The problem:
Review the material and extract every line in which the word "bodies" occurs.

Record set:
>> begin
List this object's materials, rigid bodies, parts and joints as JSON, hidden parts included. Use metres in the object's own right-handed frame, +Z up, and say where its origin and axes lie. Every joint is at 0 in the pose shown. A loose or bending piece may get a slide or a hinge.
>> end
>> begin
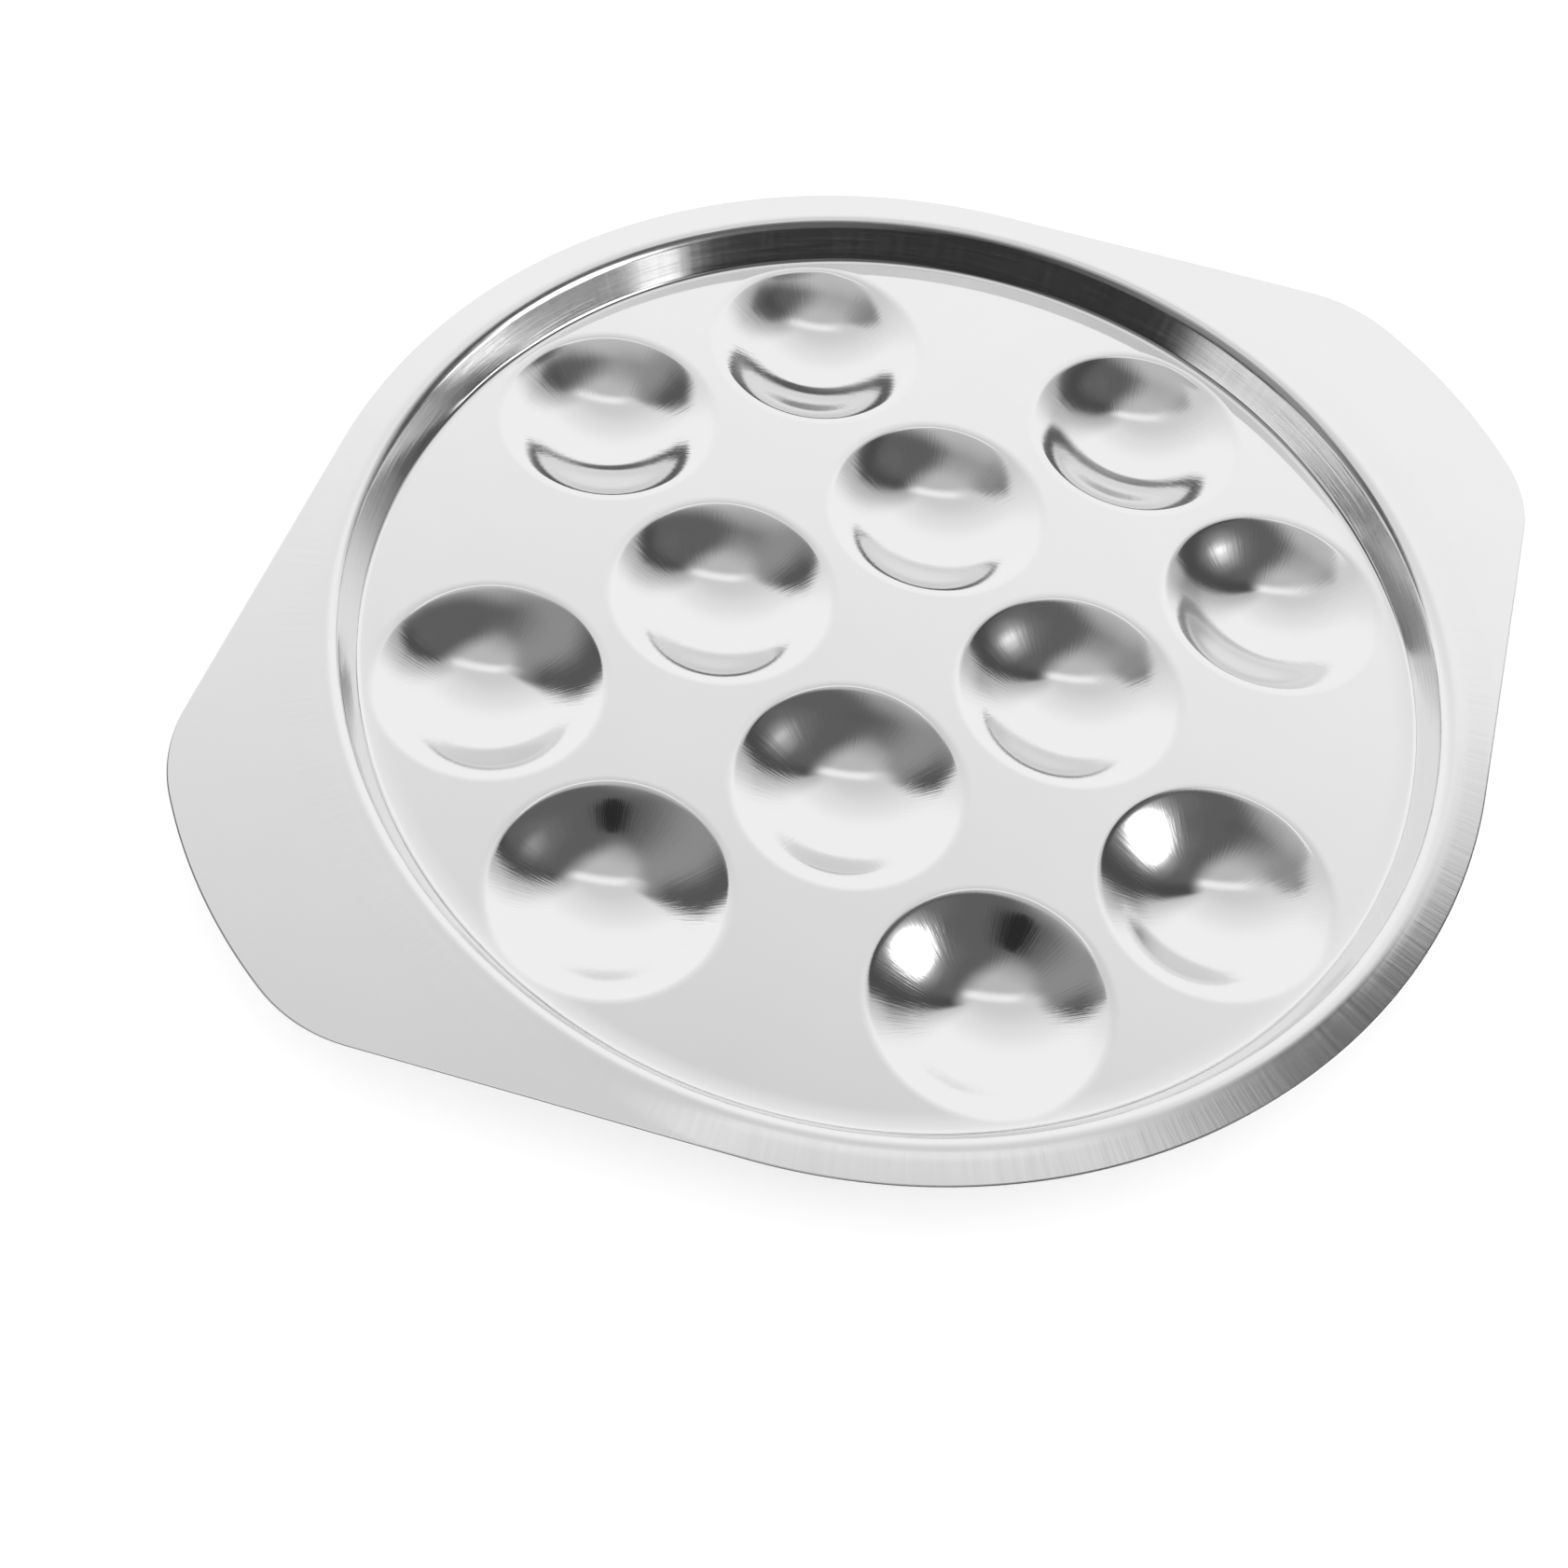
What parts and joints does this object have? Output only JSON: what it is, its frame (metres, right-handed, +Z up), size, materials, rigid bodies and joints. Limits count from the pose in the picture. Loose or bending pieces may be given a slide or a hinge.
>> end
>> begin
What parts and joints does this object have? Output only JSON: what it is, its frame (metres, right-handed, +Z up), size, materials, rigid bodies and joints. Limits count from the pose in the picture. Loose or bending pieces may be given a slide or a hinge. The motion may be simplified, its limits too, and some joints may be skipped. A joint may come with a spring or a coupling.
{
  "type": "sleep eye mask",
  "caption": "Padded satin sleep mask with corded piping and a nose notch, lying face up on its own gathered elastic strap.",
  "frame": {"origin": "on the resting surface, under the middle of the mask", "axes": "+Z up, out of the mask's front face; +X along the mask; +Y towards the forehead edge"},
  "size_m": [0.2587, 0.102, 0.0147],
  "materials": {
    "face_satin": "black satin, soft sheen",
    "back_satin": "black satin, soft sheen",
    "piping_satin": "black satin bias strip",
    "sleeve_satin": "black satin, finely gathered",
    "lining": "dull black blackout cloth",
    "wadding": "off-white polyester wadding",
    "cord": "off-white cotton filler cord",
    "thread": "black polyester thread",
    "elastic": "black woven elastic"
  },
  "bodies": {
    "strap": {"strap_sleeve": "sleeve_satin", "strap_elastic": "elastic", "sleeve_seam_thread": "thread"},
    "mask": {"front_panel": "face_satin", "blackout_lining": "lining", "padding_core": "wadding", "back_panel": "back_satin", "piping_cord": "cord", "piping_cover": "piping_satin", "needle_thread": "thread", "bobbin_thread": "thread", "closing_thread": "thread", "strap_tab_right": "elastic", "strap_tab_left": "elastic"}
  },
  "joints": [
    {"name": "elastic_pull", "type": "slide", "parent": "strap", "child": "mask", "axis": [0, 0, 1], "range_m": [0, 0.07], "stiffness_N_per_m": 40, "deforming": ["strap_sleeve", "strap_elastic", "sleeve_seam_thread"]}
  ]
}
>> end
Written response:
List this object's materials, rigid bodies, parts and joints as JSON, hidden parts included. Use metres in the object's own right-handed frame, +Z up, and say where its origin and axes lie. Every joint is at 0 in the pose shown. A loose or bending piece may get a slide or a hinge.
What parts and joints does this object have? Output only JSON: what it is, its frame (metres, right-handed, +Z up), size, materials, rigid bodies and joints. Limits count from the pose in the picture. Loose or bending pieces may be given a slide or a hinge.
What parts and joints does this object have? Output only JSON: what it is, its frame (metres, right-handed, +Z up), size, materials, rigid bodies and joints. Limits count from the pose in the picture. Loose or bending pieces may be given a slide or a hinge. The motion may be simplified, its limits too, and some joints may be skipped. A joint may come with a spring or a coupling.
  "bodies": {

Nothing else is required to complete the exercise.